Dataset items

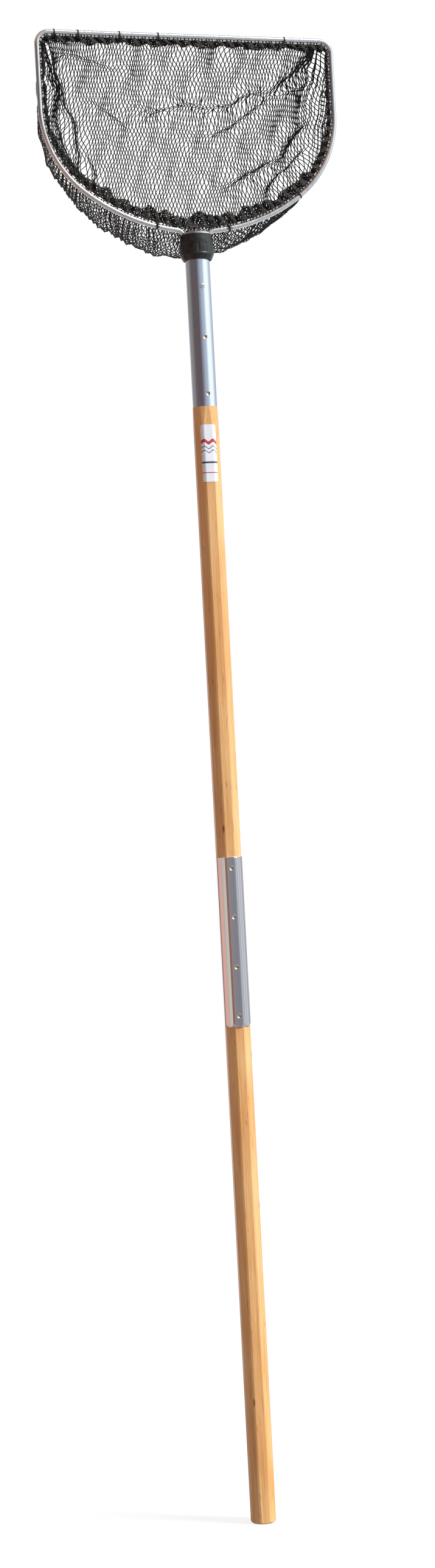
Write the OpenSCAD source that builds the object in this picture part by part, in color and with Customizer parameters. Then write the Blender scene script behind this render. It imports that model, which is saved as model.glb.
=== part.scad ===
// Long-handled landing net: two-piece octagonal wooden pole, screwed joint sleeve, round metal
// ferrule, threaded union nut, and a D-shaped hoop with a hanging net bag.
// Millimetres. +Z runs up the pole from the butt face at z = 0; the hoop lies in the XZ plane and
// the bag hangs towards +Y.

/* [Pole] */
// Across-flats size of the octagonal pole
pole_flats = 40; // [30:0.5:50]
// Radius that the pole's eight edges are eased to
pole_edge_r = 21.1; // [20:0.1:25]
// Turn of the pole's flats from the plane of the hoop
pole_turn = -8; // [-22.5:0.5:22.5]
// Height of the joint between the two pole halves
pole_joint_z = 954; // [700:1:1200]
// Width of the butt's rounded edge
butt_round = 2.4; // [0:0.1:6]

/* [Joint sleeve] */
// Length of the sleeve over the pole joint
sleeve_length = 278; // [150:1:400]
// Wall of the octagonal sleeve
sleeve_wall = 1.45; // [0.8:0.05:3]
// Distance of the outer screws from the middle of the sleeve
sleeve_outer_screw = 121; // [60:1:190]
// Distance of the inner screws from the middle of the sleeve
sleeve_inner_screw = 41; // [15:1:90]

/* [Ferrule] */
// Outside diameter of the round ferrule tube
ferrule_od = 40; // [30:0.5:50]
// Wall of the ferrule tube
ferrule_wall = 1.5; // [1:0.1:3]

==

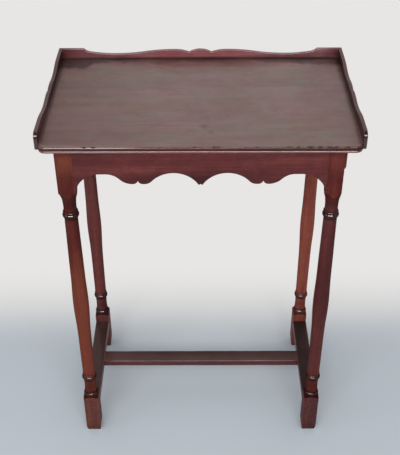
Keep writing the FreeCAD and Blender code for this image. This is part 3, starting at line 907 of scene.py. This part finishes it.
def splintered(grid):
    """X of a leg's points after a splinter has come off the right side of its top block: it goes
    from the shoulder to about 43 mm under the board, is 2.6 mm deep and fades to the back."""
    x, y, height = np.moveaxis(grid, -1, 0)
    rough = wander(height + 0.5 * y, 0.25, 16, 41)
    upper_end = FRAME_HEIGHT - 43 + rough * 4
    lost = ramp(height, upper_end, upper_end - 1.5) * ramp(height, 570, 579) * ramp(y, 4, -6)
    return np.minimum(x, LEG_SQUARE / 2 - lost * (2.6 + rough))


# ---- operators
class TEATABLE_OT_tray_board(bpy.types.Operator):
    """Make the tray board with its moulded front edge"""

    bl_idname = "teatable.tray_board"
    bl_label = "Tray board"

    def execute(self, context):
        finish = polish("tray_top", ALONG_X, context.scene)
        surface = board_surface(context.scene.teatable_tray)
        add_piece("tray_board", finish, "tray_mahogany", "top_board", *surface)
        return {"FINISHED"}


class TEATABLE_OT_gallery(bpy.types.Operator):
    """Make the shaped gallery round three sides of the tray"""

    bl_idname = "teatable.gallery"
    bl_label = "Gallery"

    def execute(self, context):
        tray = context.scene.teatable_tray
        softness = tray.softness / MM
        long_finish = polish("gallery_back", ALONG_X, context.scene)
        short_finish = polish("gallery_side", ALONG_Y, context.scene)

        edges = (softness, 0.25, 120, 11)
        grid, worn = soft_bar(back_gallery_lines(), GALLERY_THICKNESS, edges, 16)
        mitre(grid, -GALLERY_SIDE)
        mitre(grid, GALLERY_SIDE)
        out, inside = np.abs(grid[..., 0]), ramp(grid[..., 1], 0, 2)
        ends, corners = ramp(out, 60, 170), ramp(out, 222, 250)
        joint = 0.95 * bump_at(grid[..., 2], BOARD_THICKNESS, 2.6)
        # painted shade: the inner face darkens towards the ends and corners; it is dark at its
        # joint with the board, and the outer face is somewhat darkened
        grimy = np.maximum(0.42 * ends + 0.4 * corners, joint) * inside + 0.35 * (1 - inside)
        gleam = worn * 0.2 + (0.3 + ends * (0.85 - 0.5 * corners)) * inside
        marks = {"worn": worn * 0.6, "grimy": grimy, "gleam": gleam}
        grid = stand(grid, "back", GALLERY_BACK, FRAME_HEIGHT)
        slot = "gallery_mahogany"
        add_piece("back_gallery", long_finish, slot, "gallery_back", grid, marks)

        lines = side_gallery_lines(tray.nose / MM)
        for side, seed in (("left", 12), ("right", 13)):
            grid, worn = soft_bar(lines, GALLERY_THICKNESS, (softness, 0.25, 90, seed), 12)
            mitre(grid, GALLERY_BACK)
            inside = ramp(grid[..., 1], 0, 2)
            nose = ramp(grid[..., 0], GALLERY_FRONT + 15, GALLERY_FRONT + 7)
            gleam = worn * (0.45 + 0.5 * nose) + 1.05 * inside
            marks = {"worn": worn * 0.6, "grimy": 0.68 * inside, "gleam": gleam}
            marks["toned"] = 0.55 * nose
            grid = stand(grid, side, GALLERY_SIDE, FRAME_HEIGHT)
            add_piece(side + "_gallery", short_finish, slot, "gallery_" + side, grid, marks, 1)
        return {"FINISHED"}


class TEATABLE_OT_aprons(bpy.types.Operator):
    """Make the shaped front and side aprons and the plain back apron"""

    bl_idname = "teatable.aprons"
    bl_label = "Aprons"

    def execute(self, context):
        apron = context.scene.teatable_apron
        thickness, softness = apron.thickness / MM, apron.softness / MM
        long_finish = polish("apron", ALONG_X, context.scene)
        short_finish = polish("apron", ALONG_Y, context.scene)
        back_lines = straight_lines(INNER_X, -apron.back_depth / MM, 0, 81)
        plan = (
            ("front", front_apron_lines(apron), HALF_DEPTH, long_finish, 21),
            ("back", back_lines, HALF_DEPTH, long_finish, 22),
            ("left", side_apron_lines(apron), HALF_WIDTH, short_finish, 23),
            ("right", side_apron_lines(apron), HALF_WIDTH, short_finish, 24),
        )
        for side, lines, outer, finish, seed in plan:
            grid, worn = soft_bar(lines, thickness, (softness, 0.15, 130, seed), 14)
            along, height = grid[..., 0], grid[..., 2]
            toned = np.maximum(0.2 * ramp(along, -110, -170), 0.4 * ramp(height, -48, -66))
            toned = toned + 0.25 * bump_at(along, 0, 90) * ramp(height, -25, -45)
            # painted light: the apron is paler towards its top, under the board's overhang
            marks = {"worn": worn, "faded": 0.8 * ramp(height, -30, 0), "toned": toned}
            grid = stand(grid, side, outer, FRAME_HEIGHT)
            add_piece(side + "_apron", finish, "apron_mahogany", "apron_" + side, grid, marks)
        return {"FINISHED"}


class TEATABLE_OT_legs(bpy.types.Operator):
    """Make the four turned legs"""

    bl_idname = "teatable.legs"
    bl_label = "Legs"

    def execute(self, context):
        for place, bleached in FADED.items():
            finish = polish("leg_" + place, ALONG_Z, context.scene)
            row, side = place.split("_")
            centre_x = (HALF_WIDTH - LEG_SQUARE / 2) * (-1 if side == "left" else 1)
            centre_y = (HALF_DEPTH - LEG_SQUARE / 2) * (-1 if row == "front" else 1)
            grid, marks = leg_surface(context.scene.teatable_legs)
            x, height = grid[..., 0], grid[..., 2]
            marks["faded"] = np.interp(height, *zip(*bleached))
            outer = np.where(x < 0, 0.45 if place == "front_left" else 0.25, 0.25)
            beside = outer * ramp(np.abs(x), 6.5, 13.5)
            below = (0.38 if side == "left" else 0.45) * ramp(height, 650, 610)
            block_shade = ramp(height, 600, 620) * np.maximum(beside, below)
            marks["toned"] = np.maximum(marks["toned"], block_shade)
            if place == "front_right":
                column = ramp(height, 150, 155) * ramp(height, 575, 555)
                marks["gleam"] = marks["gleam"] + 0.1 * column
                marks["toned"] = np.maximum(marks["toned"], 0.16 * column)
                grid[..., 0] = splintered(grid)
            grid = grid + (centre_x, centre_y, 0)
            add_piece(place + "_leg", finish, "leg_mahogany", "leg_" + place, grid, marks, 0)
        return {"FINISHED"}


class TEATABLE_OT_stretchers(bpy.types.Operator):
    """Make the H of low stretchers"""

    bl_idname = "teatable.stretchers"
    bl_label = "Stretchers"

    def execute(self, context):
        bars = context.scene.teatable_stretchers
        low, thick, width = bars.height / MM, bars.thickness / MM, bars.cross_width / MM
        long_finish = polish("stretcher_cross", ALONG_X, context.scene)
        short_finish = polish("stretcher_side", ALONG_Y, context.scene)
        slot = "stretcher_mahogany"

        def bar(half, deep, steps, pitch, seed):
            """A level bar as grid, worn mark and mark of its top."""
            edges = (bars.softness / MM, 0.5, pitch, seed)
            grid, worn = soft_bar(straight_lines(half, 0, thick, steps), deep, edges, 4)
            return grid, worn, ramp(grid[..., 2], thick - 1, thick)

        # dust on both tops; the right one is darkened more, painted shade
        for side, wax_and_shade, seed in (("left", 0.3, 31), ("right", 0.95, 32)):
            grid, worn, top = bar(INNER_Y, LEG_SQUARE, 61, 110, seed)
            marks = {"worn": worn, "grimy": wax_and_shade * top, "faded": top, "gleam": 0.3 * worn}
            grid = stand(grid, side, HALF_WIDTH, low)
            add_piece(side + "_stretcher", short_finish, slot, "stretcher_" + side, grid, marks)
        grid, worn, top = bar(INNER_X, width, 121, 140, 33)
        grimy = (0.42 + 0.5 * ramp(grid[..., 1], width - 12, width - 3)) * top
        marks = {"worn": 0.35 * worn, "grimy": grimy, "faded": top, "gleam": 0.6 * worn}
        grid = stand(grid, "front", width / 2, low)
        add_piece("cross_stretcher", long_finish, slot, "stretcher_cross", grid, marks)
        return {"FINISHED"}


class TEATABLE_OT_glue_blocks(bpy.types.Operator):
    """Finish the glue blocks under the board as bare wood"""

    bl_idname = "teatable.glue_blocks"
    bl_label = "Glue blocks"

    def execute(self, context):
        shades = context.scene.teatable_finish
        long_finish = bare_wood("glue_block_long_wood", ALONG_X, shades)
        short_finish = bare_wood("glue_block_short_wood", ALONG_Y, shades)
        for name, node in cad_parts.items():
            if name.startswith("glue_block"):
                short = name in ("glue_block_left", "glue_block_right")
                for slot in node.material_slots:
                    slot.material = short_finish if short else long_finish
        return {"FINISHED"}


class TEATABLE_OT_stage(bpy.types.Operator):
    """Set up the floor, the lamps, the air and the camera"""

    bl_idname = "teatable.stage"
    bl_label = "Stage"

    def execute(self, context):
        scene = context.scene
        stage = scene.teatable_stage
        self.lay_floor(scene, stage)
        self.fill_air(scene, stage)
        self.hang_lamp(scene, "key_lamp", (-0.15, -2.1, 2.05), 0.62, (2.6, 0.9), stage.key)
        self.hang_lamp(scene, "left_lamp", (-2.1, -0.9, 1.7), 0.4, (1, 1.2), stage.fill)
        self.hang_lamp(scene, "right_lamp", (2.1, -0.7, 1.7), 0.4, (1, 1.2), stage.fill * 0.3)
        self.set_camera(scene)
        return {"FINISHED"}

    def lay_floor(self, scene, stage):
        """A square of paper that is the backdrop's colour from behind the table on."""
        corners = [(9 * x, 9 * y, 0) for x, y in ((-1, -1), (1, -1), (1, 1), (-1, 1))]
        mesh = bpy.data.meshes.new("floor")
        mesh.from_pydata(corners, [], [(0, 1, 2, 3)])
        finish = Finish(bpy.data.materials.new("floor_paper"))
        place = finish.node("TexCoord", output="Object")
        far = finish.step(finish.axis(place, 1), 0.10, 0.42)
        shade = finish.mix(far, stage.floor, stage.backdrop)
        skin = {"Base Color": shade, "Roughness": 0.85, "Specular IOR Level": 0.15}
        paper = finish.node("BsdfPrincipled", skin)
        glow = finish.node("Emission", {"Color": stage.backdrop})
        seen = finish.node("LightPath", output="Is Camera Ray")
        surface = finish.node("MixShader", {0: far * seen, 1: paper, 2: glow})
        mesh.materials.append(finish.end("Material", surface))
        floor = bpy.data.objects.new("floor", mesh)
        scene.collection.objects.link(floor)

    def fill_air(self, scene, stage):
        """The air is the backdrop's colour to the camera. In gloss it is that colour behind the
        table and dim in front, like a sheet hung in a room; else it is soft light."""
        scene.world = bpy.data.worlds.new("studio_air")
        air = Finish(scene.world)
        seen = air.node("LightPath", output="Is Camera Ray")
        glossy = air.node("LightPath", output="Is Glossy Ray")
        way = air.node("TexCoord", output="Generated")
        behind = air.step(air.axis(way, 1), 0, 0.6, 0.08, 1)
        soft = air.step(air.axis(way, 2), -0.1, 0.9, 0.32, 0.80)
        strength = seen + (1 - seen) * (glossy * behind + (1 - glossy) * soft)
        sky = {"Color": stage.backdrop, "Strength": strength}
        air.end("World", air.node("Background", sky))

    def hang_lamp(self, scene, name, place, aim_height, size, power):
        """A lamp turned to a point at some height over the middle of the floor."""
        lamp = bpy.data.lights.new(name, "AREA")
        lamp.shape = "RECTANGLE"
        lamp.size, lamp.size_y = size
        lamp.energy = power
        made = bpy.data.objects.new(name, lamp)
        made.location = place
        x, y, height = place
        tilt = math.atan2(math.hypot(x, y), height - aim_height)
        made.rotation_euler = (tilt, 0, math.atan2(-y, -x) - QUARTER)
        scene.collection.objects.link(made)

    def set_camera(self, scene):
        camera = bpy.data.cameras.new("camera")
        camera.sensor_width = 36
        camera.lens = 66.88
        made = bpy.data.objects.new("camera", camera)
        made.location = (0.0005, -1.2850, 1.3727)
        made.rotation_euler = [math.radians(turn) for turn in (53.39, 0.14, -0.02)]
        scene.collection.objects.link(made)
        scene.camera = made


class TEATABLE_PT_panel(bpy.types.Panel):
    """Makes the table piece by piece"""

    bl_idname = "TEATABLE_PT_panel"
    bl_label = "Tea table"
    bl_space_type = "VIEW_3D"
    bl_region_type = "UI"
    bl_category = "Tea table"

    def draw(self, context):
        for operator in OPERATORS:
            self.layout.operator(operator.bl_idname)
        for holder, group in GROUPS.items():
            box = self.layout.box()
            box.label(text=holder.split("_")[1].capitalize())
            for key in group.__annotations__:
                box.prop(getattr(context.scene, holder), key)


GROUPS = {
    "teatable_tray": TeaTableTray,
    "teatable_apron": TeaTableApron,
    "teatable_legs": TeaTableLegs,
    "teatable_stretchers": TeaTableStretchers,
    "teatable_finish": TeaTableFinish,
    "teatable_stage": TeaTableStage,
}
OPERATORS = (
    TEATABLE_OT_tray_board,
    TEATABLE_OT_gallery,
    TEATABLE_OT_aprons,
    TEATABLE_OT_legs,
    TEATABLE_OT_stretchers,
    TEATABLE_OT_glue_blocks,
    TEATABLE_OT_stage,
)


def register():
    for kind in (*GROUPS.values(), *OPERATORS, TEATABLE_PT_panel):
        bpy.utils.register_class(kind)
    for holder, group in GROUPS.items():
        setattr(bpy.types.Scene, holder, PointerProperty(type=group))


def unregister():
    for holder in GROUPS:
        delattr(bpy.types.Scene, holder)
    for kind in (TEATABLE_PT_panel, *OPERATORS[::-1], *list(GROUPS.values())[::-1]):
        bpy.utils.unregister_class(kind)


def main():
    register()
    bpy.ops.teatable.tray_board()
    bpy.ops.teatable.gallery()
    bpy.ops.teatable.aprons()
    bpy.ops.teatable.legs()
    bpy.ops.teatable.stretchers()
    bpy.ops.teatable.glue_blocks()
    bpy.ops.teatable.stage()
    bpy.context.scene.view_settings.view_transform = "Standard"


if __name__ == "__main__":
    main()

• [What to work on]:
Set down, without any change, only the lines from the line that holds "Keep writing the" through the line that holds "return np.minimum(x, LEG_SQUARE", both lines included.

• [Exercise solution]:
Keep writing the FreeCAD and Blender code for this image. This is part 3, starting at line 907 of scene.py. This part finishes it.
def splintered(grid):
    """X of a leg's points after a splinter has come off the right side of its top block: it goes
    from the shoulder to about 43 mm under the board, is 2.6 mm deep and fades to the back."""
    x, y, height = np.moveaxis(grid, -1, 0)
    rough = wander(height + 0.5 * y, 0.25, 16, 41)
    upper_end = FRAME_HEIGHT - 43 + rough * 4
    lost = ramp(height, upper_end, upper_end - 1.5) * ramp(height, 570, 579) * ramp(y, 4, -6)
    return np.minimum(x, LEG_SQUARE / 2 - lost * (2.6 + rough))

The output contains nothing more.